Abstract: FR-PO342
Tubule-Derived Extracellular Vesicles Promotes Fibroblast Activation in Kidney Fibrosis
Session Information
- Mechanisms Associated with Kidney Fibrosis - I
November 03, 2017 | Location: Hall H, Morial Convention Center
Abstract Time: 10:00 AM - 10:00 AM
Category: Chronic Kidney Disease (Non-Dialysis)

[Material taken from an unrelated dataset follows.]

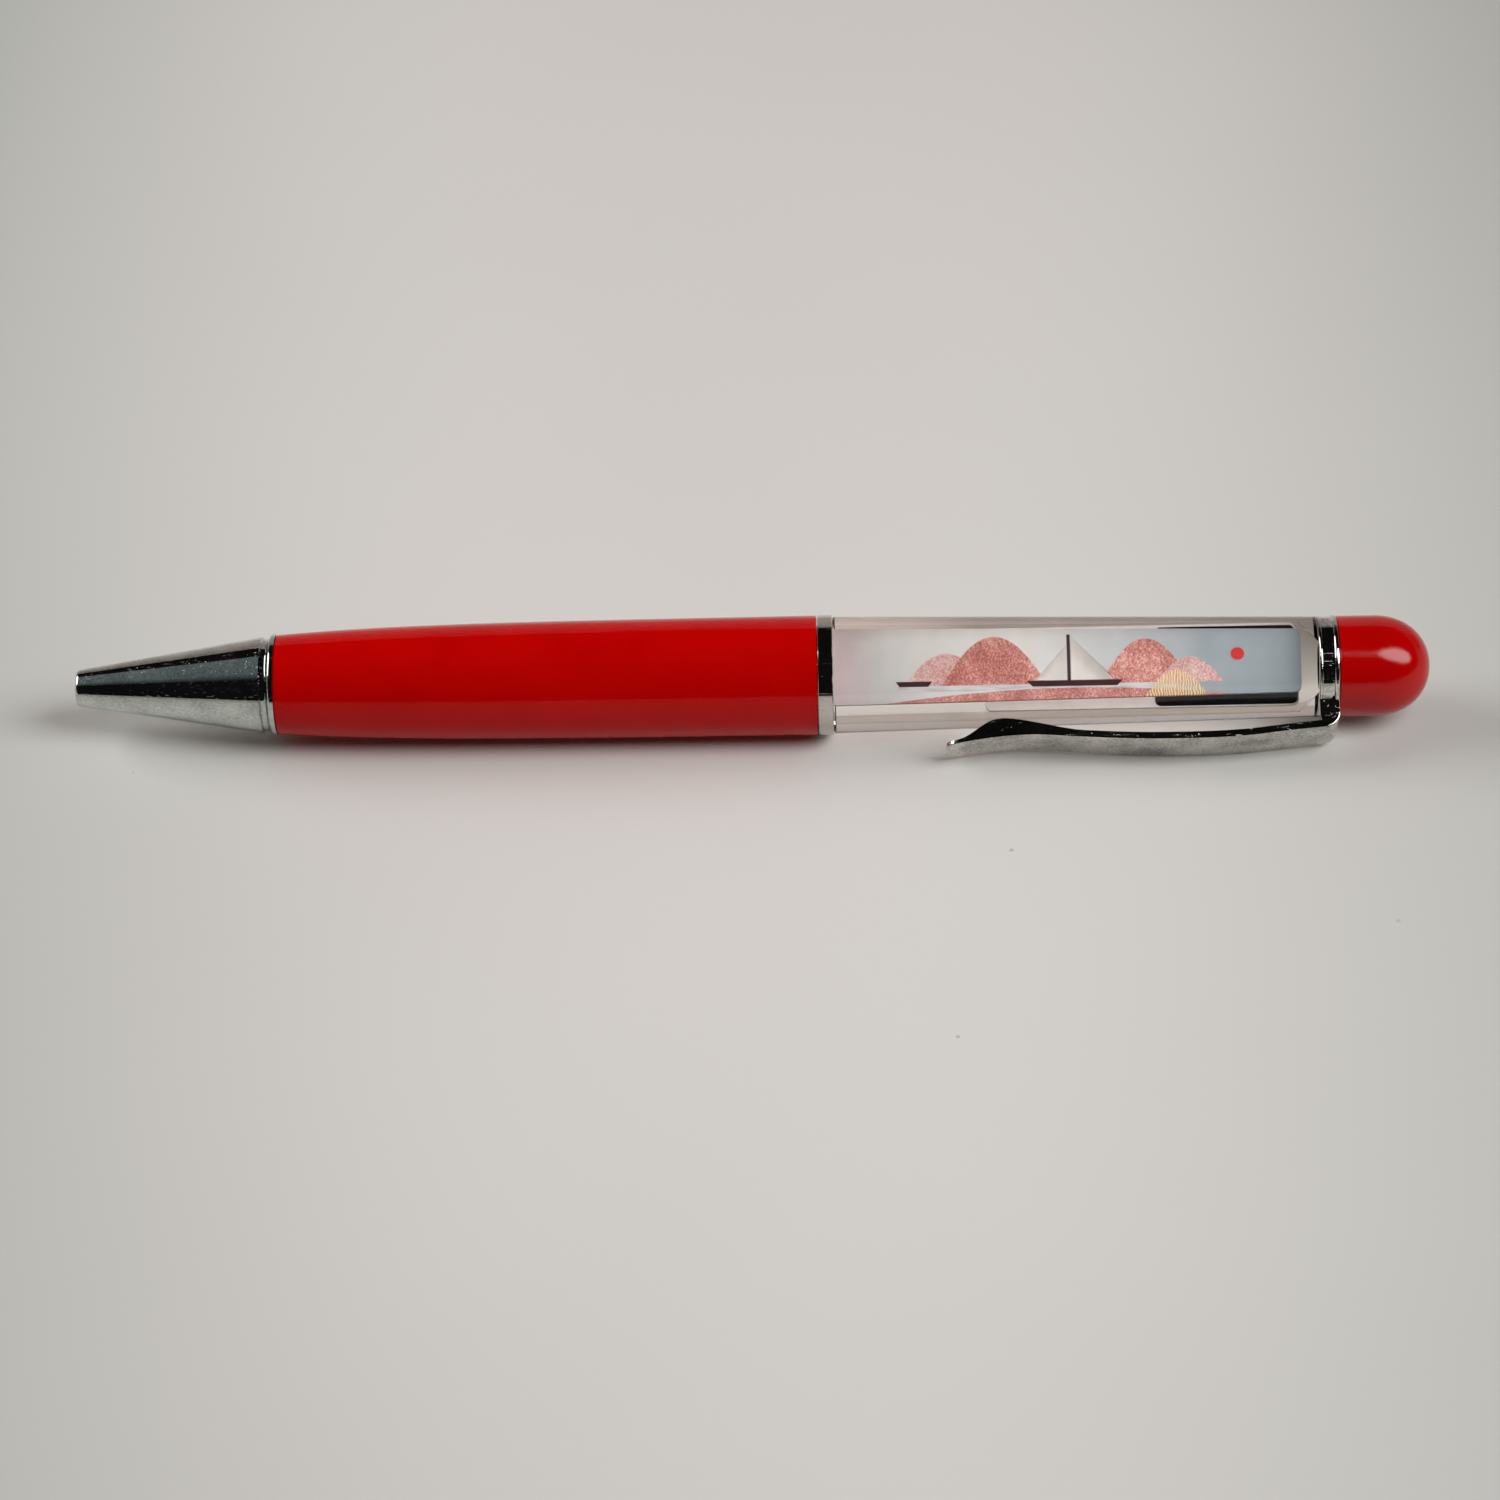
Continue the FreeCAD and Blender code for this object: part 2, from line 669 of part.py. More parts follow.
# the arm's root is cut to the collar's bore, so that it stays clear of the spigot
arm_block = arm_block.cut(rod(window_rear - 1, collar_rear + 1, collar_bore))
# lying at rest, the pen rolls until the arm's rounded edge meets the table beside the ring
edge_lift = clip_crown_lift - clip_edge_round
edge_aside = clip_root_half_width - clip_edge_round
edge_reach = math.hypot(edge_lift, edge_aside)
edge_turn = math.atan2(edge_aside, edge_lift)
clip_turn = 90 + math.degrees(math.asin((ring_radius - clip_edge_round) / edge_reach) - edge_turn)
clip = turn_about_pen(arm_block, clip_turn).fuse(collar)
clip = clip.removeSplitter()

# Cap: a hollow red dome whose socket is cemented over the rear spigot.
dome_start = collar_rear + cap_straight_length
dome = Part.BezierCurve()
dome.setPoles([at(dome_start, cap_radius), at(cap_end, cap_radius), at(cap_end, 0)])
dome.setWeight(2, cap_dome_fullness)
socket_radius = cap_spigot_radius + seat_gap
socket_end = collar_rear + cap_socket_depth
hollow_end = socket_end + cap_hollow_length
cap = turned([
    line((collar_rear, socket_radius), (collar_rear, cap_radius - cap_edge)),
    line((collar_rear, cap_radius - cap_edge), (collar_rear + cap_edge, cap_radius)),
    line((collar_rear + cap_edge, cap_radius), (dome_start, cap_radius)),
    dome.toShape(),
    line((cap_end, 0), (hollow_end, 0)),
    line((hollow_end, 0), (hollow_end, cap_hollow_radius - 1.2)),
    arc((hollow_end, cap_hollow_radius - 1.2),
        (hollow_end - 0.35, cap_hollow_radius - 0.35),
        (hollow_end - 1.2, cap_hollow_radius)),
    line((hollow_end - 1.2, cap_hollow_radius), (socket_end, cap_hollow_radius)),
    line((socket_end, cap_hollow_radius), (socket_end, socket_radius)),
    line((socket_end, socket_radius), (collar_rear, socket_radius)),
])

# Picture film: a clear strip with rounded corners, which tapers a little more than the chamber.
# The printed layer is bonded to its back and leaves the two sails clear.
film_turn = clip_turn - 90.0


def chamber_radius_at(x):
    share = (x - plug_face) / chamber_length
    return chamber_front_radius + share * (chamber_rear_radius - chamber_front_radius)


def half_chord(x, offset):
    return math.sqrt(chamber_radius_at(x) ** 2 - offset ** 2)


def rounded_strip(x_from, x_to, half_from, half_to, corner, low, high):
    # a flat strip along the pen whose four corners are rounded
    corners = [
        FreeCAD.Vector(x_from, -half_from, low),
        FreeCAD.Vector(x_to, -half_to, low),
        FreeCAD.Vector(x_to, half_to, low),
        FreeCAD.Vector(x_from, half_from, low),
    ]
    face = Part.Face(Part.makePolygon(corners + corners[:1]))
    strip = face.extrude(FreeCAD.Vector(0, 0, high - low))
    upright = [e for e in strip.Edges
               if abs(e.Vertexes[0].Point.z - e.Vertexes[-1].Point.z) > (high - low) / 2]
    return strip.makeFillet(corner, upright)


film_high = film_offset + film_thickness
print_low = film_offset - print_thickness
film_from = plug_face
film_to = chamber_rear
film_half_from = half_chord(film_from, film_high) - film_front_gap
film_half_to = half_chord(film_to, film_high) - film_rear_gap
picture_film = rounded_strip(film_from, film_to, film_half_from, film_half_to,
                             film_corner, film_offset, film_high)
picture_print = rounded_strip(film_from, film_to, film_half_from, film_half_to,
                              film_corner, print_low, film_offset)


def sail(mast_x, length, rise, lean):
    # one triangular sail, standing on its foot beside the mast
    foot = sail_foot_height
    points = [
        FreeCAD.Vector(mast_x, foot, print_low - 1),
        FreeCAD.Vector(mast_x + length, foot, print_low - 1),
        FreeCAD.Vector(mast_x + lean, foot + rise, print_low - 1),
    ]
    face = Part.Face(Part.makePolygon(points + points[:1]))
    return face.extrude(FreeCAD.Vector(0, 0, print_thickness + 2))


mast_x = plug_face + sail_mast_from_plug
main_sail = sail(mast_x + mast_gap / 2, main_sail_length, main_sail_rise, 0.1)
fore_sail = sail(mast_x - mast_gap / 2, -fore_sail_length, fore_sail_rise, -0.1)
picture_print = picture_print.cut(main_sail).cut(fore_sail)

# Float: a white strip with a black field on its rear half. It slides in the oil behind
# the picture, so that tipping the pen darkens the sails.
float_rear = chamber_rear - float_end_gap
float_length = chamber_length - float_travel - 2 * float_end_gap
float_front = float_rear - float_length
float_high = float_offset - shade_thickness
float_low = float_high - float_thickness
float_strip = rounded_strip(float_front, float_rear, float_half_width, float_half_width,
                            float_corner, float_low, float_high)
float_shade = rounded_strip(float_rear - shade_length, float_rear - shade_border,
                            float_half_width - shade_border, float_half_width - shade_border,
                            float_corner - shade_border, float_high, float_offset)

# Oil: fills the chamber round the film and leaves the float's whole path open.
float_path = Part.makeBox(float_length + float_travel + 2 * float_gap,
                          2 * (float_half_width + float_gap),
                          float_offset - float_low + 2 * float_gap,
                          FreeCAD.Vector(float_front - float_travel - float_gap,
                                         -float_half_width - float_gap, float_low - float_gap))
chamber_oil = chamber.copy()
chamber_oil = turn_about_pen(chamber_oil, film_turn)
film_space = rounded_strip(film_from, film_to, film_half_from, film_half_to,
                           film_corner, print_low, film_high)
for space in (film_space, float_path):
    chamber_oil = chamber_oil.cut(turn_about_pen(space, film_turn))
picture_film = turn_about_pen(picture_film, film_turn)
picture_print = turn_about_pen(picture_print, film_turn)
float_strip = turn_about_pen(float_strip, film_turn)
float_shade = turn_about_pen(float_shade, film_turn)

# One file for each piece
pieces = {
    "clear_barrel": clear_barrel,
    "chamber_oil": chamber_oil,
    "picture_film": picture_film,
    "picture_print": picture_print,
    "chamber_plug": chamber_plug,
    "plug_seal": plug_seal,
    "centre_ring": centre_ring,
    "cam_sleeve": cam_sleeve,
    "clip": clip,
    "cap": cap,
    "float_strip": float_strip,
    "float_shade": float_shade,
    "lower_barrel": lower_barrel,
    "nose_cone": nose_cone,
    "guide_tube": guide_tube,
    "return_spring": return_spring,
    "refill_carrier": refill_carrier,
    "refill_tube": refill_tube,
    "refill_point": refill_point,
    "writing_ball": writing_ball,
    "ink_column": ink_column,
    "ink_grease": ink_grease,
}
os.makedirs("parts", exist_ok=True)
for name, shape in pieces.items():
    shape.exportStep("parts/" + name + ".step")
    print(name, shape.isValid(), len(shape.Solids), round(shape.Volume, 2))
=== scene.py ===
import math

import bpy
from mathutils import Matrix, Vector


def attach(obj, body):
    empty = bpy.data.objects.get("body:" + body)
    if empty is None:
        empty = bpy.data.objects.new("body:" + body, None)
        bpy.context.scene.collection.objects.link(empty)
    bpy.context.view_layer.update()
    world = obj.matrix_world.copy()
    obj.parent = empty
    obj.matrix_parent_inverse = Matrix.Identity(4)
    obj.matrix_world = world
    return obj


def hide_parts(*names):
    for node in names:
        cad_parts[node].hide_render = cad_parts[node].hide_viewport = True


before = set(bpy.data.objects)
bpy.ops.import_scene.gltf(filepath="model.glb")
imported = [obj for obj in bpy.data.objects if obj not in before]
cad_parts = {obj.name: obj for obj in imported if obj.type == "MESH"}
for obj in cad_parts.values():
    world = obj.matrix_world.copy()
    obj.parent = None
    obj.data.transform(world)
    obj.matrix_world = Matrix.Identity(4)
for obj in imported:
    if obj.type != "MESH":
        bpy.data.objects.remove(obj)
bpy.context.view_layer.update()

# The camera looks down on the table from the front, at 40 degrees, from about half a metre
# away. It stands a little right of the picture's middle and is held slightly turned.
mm = 0.001
camera_height = math.radians(40.0)
camera_swing = math.radians(1.6)
camera_roll = math.radians(2.01)
camera_distance = 520 * mm
picture_width = 157.5 * mm
pen_right = 7.93 * mm
pen_above = 7.85 * mm
sensor_size = 36
towards_camera = Vector((
    math.sin(camera_swing) * math.cos(camera_height),
    -math.cos(camera_swing) * math.cos(camera_height),
    math.sin(camera_height),
))
camera_turn = towards_camera.to_track_quat("Z", "Y").to_matrix()
camera_turn = camera_turn @ Matrix.Rotation(-camera_roll, 3, "Z")
bpy.ops.object.camera_add(location=(0, 0, 0))
camera = bpy.context.object
camera.name = "camera"
camera.data.sensor_width = sensor_size
camera.data.lens = sensor_size * camera_distance / picture_width
camera.data.clip_start = 10 * mm
camera.rotation_euler = camera_turn.to_euler()
screen_right = camera_turn @ Vector((1, 0, 0))
screen_up = camera_turn @ Vector((0, 1, 0))
camera.location = (towards_camera * camera_distance
                   - screen_right * pen_right - screen_up * pen_above)
bpy.context.scene.camera = camera

# Lower barrel: a moulded shell of opaque red gloss plastic, with a faint moulding ripple and a
# few hair scratches from use. The guide tube is pressed into it, and a snap bead on the cam
# sleeve holds it on the clear half.


def srgb(red, green, blue):
    # a colour as it is read off the finished thing, from 0 to 255, by the sRGB curve
    parts = []
    for value in (red, green, blue):
        share = value / 255
        parts.append(share / 12.92 if share <= 0.04045 else ((share + 0.055) / 1.055) ** 2.4)
    return (*parts, 1)


def put(tree, kind, inputs, **settings):
    # adds a node; an input is given a value or wired to another node's output
    made = tree.nodes.new("ShaderNode" + kind)
    for name, value in settings.items():
        setattr(made, name, value)
    for name, value in inputs.items():
        if isinstance(value, bpy.types.NodeSocket):
            tree.links.new(value, made.inputs[name])
        else:
            made.inputs[name].default_value = value
    return made


def graded(tree, value, stops):
    # a colour or grey that changes with a value, from stops of (value, colour)
    ramp = put(tree, "ValToRGB", {"Fac": value})
    points = ramp.color_ramp.elements
    while len(points) < len(stops):
        points.new(1)
    for point, (place, colour) in zip(points, stops):
        point.position = place
        point.color = colour if hasattr(colour, "__len__") else (colour, colour, colour, 1)
    return ramp.outputs["Color"]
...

- 308 CKD: Mechanisms of Tubulointerstitial Fibrosis
Authors
- Liu, Xi, Nanfang Hospital, Southern Medical University, Guangzhou, China
- Zhou, Lili, Nanfang Hospital, Southern Medical University, Guangzhou, China
- Liu, Youhua, University of Pittsburgh, Pittsburgh, Pennsylvania, United States
Background
Kidney fibrogenesis is a complex process involving frequent cell-cell communication. Extracellular vesicles (EVs), consisting of exosomes and microvesicles, are increasingly recognized as an essential vehicle mediating cell-cell communication in both physiologic and pathologic conditions. Because tubular epithelium is the major constitute of kidney parenchyma and the epicenter of kidney injury, we hypothesized that tubular cells, in response to injury, may increase their production and release of EVs containing proteins, mRNAs and microRNAs, which act on interstitial fibroblasts, leading to their activation. In this study, we tested this hypothesis by in vitro and in vivo approaches.
Results
In human kidney proximal tubular cells (HKC-8), TGF-β1 induced marked increase in the release of EVs. Conditioned media collected after TGF-β1 treatment promoted rat kidney interstitial fibroblast (NRK-49F) activation, proliferation and matrix production, compared with controls. However, depletion of EVs from TGF-β1-treated HKC-8 cell conditioned media abolished its action on NRK-49F cells, suggesting a predominant role of the EVs in mediating tubule-fibroblast communication. Interestingly, we found that Shh signal components were markedly induced in the EVs released by TGF-β1-treated HKC-8 cells. Knockdown of Shh in HKC-8 cells by RNAi abolished the tubular EVs-mediated induction of Gli1, Snail1, α-SMA, fibronectin, and collagen I in NRK-49F cells. In mouse model of kidney fibrosis induced by UUO, the secretion of EVs was dramatically increased, and blockade of EVs secretion with small molecule inhibitor DMA suppressed myofibroblast activation, inhibited fibronectin and collagen I expression and ameliorated renal fibrotic lesions.
Conclusion
These results indicate that tubule-derived EVs play a critical role in initiating fibroblast activation and development of renal fibrotic lesions. Our data also suggest that Shh signal components in the EVs may be responsible, at least partially, for mediating the tubule-fibroblast communication in renal fibrogenesis.
Funding
- Government Support - Non-U.S.